Amap assembled a team of scientists, primarily graduates from Peking University and Tsinghua University, in early June. They used AI products based on Alibaba’s Tongyi Qianwen model to gain insights into user behaviour data.
Amap used 1.2 billion navigation trips and 22.8 billion kilometres travelled by 51.43 million people in the past year, and screened from 1.18 million stores that users have repeatedly visited.
User-generated content, including images, text, and videos, is used as a secondary data source. Amap incorporated Alibaba’s Qianwen's multimodal capabilities to identify and select authentic, high-quality content. It also uses Alipay’s Sesame Credit to weigh reviews based on the scores of users (no, this is NOT the social credit system!) and AI to filter out fake reviews. Both the behavioural and UCG data ultimately flow into the team's developed AI algorithm system, generating dynamic ratings and rankings. Amap also uses AI programming and AIGC tools.

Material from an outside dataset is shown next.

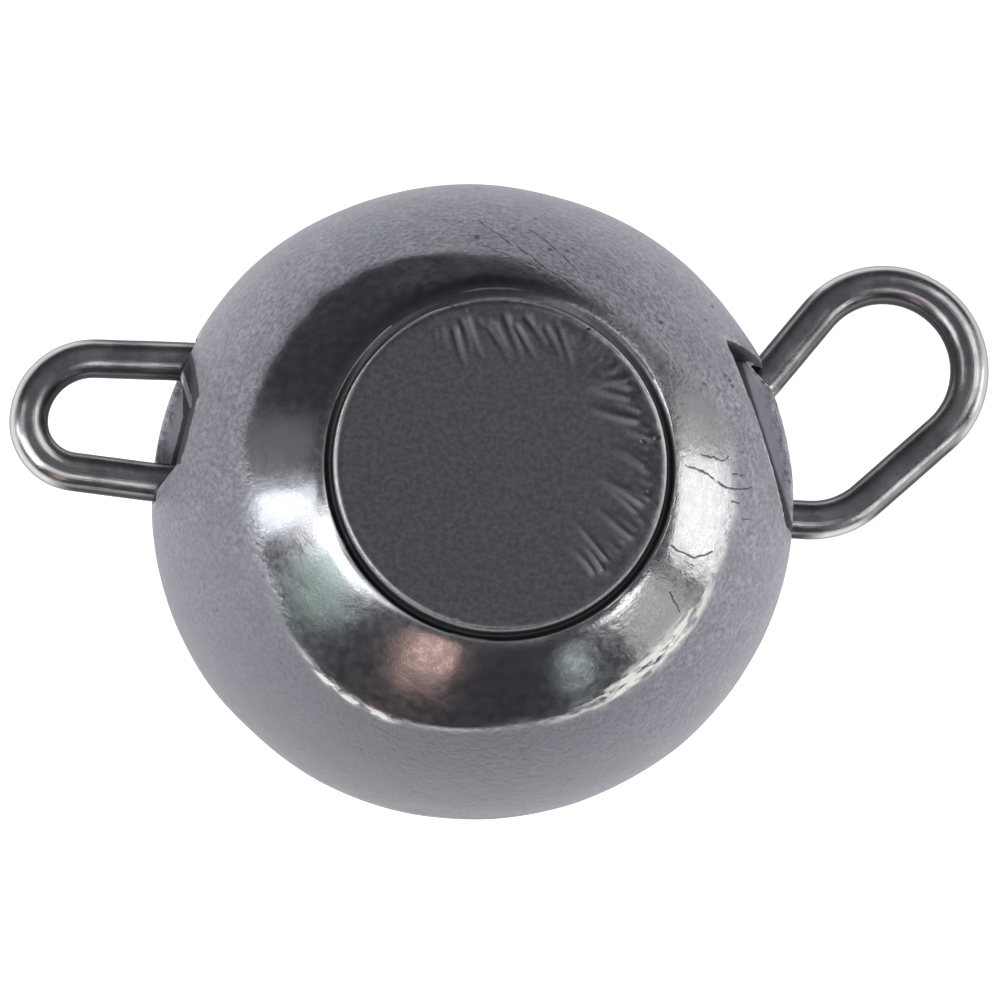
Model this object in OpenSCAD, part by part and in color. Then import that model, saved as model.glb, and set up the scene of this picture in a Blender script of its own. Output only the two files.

Amap Product Manager Li Gang proposed the project in May. In June, Alibaba separated 20 Amap staff members to a secluded building on the Xixi campus. By September, the team had grown to over 100 people, and the product was launched mid-September, in time for China’s National Day Golden Week public holiday.

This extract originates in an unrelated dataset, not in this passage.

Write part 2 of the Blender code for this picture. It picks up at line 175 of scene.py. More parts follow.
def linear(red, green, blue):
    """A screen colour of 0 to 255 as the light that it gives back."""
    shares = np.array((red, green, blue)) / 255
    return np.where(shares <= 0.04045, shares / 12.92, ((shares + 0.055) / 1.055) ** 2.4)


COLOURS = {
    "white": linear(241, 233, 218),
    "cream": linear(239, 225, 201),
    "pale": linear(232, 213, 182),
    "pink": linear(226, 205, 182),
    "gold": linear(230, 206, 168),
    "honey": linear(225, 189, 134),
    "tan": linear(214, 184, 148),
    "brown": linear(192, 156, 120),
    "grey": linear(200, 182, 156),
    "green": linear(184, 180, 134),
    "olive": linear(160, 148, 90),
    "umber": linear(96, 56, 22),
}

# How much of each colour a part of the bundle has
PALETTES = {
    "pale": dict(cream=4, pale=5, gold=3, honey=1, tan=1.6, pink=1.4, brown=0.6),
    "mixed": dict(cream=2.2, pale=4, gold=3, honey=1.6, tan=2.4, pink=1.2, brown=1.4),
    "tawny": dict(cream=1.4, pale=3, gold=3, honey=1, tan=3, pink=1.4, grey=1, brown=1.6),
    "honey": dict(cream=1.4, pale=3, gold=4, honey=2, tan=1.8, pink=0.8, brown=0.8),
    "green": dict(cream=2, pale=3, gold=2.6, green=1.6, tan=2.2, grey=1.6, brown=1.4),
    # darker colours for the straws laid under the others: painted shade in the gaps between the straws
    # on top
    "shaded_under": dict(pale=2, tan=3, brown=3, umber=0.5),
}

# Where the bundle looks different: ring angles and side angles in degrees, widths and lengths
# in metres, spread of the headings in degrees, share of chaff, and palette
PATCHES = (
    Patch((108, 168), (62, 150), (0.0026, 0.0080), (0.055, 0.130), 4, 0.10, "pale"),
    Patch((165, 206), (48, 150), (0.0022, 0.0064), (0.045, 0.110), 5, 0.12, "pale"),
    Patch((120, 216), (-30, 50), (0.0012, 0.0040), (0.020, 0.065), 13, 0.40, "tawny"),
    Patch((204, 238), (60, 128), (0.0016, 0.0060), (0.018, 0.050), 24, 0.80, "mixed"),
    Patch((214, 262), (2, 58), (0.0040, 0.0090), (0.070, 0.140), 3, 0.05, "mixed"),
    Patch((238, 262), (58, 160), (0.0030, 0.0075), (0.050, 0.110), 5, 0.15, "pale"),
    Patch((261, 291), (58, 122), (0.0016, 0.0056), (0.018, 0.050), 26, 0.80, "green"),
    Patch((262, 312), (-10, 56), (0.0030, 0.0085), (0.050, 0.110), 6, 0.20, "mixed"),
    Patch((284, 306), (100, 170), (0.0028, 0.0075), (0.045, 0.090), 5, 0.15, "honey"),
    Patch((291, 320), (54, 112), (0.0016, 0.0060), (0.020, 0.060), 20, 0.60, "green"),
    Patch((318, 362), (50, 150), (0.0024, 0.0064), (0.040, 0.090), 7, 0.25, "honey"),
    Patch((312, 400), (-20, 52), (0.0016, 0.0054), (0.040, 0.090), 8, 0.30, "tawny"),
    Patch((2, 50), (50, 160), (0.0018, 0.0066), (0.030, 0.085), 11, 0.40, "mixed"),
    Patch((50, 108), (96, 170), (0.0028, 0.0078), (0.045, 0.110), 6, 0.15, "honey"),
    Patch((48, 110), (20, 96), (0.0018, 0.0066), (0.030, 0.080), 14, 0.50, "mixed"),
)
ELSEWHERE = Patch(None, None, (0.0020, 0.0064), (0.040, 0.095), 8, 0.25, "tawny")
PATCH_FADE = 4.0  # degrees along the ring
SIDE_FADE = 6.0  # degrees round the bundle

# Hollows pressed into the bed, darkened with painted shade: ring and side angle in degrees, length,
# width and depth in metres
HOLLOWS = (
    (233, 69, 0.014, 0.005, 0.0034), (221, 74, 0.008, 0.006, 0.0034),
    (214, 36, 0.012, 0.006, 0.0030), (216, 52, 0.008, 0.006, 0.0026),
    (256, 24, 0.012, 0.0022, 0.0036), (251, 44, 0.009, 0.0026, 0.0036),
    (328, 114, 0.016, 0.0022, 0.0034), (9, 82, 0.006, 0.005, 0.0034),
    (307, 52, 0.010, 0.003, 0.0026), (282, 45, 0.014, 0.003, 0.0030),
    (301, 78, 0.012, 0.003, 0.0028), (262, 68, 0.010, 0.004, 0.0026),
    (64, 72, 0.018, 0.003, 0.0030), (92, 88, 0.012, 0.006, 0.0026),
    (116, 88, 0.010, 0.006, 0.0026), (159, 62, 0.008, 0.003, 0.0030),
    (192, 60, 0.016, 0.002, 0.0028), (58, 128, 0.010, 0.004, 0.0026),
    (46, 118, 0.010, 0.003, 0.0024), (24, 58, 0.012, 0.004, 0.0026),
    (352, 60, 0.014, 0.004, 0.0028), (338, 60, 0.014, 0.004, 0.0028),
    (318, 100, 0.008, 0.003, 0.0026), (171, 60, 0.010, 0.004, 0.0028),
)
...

AMap covers over 7 million restaurant locations nationwide, with 120 million daily searches related to lifestyle services and navigation to 13 million lifestyle service destinations. Amap Street Star already covers over 1.6 million offline service providers in more than 300 Chinese cities, including over 870,000 restaurants, 230,000 hotels, and nearly 50,000 scenic spots.
Alibaba claims that the new functionality won’t be commercialised. This is remarkable since Amap has lost 1 to 2 billion yuan each year and has only recently become profitable. With 890 million MAU (and 170 million DAU), Amap is the 4th most used app in China after WeChat, Taobao and Alipay and surpassing Douyin (the Chinese version of TikTok). Amap’s income primarily comes from advertising (60-70%); the rest comes from aggregation of ride-hailing and other local services.

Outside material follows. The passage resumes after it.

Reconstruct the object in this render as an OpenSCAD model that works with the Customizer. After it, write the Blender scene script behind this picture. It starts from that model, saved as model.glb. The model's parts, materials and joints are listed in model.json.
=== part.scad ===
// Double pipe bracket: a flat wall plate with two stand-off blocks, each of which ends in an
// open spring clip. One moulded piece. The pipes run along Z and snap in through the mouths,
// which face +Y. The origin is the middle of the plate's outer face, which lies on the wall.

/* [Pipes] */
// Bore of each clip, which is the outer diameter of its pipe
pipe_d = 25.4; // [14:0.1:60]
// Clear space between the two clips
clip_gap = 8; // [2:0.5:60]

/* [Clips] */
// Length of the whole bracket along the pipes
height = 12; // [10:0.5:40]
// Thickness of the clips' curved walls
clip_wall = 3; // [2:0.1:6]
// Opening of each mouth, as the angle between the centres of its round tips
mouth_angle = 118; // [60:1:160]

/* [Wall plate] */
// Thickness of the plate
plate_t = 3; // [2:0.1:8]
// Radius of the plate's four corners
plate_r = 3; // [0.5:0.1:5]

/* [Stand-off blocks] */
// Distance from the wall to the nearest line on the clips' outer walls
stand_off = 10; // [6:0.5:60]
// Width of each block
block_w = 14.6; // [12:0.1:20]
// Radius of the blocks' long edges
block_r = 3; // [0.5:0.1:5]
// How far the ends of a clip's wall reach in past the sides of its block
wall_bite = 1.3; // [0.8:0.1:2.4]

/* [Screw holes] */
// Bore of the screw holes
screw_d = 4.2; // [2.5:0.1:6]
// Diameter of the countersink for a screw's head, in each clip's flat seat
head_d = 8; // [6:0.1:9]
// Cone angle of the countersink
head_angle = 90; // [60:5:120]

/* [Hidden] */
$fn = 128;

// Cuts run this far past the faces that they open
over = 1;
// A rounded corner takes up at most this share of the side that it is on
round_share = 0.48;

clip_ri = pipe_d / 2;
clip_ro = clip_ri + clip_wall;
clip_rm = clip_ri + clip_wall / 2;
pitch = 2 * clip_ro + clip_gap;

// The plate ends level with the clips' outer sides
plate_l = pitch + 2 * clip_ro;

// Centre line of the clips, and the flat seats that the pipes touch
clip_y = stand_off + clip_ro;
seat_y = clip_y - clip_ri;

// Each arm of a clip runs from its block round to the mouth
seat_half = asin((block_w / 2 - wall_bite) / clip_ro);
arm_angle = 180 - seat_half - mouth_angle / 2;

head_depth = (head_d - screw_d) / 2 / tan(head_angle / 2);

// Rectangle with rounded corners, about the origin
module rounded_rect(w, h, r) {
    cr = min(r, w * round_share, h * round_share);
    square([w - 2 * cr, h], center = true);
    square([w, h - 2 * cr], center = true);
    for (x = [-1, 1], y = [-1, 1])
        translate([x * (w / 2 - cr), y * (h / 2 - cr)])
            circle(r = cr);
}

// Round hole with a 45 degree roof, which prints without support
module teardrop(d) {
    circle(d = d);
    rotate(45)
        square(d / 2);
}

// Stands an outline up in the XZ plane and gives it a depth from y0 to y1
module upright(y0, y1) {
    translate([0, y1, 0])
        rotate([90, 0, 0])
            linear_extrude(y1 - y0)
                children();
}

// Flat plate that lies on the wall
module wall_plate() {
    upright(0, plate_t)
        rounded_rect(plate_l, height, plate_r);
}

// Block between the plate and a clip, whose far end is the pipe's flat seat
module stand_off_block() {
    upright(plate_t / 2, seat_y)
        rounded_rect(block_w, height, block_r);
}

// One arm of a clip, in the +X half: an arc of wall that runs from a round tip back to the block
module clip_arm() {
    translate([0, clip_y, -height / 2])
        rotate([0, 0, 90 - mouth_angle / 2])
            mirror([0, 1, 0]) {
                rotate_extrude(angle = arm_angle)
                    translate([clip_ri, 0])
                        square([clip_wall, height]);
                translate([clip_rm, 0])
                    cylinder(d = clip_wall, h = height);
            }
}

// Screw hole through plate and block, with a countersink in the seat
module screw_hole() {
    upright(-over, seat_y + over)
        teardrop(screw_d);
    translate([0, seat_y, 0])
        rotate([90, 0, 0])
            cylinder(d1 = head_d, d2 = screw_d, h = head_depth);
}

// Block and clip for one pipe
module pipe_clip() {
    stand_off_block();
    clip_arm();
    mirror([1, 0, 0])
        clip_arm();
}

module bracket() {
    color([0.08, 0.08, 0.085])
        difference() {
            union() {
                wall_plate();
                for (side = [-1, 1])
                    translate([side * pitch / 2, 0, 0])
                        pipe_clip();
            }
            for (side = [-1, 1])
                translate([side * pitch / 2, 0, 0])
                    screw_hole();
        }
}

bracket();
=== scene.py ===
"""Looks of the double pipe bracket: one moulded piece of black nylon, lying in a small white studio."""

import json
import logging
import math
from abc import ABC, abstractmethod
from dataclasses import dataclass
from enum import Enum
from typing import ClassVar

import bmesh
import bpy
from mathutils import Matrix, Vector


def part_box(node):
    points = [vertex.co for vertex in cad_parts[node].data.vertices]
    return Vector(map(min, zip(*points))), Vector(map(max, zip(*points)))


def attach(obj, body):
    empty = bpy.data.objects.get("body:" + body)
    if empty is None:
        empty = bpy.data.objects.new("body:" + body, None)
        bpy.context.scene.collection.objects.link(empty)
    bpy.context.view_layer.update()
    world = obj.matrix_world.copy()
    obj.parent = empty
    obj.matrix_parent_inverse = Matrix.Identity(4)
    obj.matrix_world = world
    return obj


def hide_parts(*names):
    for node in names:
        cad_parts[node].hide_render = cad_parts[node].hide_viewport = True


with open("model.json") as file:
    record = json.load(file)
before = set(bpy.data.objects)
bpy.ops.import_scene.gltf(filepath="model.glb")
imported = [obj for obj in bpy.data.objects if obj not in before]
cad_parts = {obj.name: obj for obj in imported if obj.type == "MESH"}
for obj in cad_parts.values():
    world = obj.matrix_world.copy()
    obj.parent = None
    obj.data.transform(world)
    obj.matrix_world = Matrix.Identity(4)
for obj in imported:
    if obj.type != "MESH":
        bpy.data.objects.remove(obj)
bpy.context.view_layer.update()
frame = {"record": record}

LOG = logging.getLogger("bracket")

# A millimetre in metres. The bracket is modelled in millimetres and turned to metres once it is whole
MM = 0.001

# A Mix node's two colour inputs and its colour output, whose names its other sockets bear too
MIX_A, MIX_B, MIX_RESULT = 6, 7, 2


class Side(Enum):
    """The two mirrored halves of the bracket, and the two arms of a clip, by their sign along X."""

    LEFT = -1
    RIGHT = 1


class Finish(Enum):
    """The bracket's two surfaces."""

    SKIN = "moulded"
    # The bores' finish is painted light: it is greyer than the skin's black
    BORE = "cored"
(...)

Meanwhile, Dianping’s income comes from advertising by merchants (paid rankings, brand zones), transaction commissions for group-buying and take-out (3-10%), paid value-added services memberships, and enterprise data services.
Amap already integrated travel services (taxis, shared bikes, flights, etc) and now incorporates services like group buying, hotels & travel, leisure & entertainment, and errands. Alibaba has previously conducted group-buying on Taobao, Alipay, and Eleme. There are, however, no current plans to merge Amap and Taobao, and Eleme is also testing in-store business in some cities separately.
With Alibaba’s strong moves into instant retail and meal delivery, Amap could become an important entry point for those services. Amap can stimulate in-store business for restaurants that do meal delivery on Eleme, but also those that don’t offer such services.
As we reported at Tech Buzz China, Meituan has previously been under attack of Douyin in the in-store business. With its 800 million DAU, Meituan captured RMB 500 million of this market in 4 years and has a target of RMB 900 million this year. However, Douyin’s impulse-triggered sales of in-store group-buying vouchers see much lower redemption rates than Meituan’s search-based sales. With Alibaba’s Amap approach, it might be more successful than Douyin.
Alibaba will offer over CNY1 billion (USD140.4 million) of incentives to support the spending of 10 million customers on car rides, dining, and other services. Meanwhile, lifestyle app Xiaohongshu has become the default app for Chinese to search for user-generated information. It is now also trying to commercialise its users’ search behaviour for in-store and travel content (420 million searches per month).
With attacks on both flanks, meal delivery/instant retail and in-store (Meituan’s cash cow), it looks like Alibaba is out for Meituan’s blood. And considering Alibaba’s cash reserves, Amap usage numbers and potential for further integration of Amap with the Alibaba ecosystem, Meituan might need to be more worried than it was when Douyin entered the sector.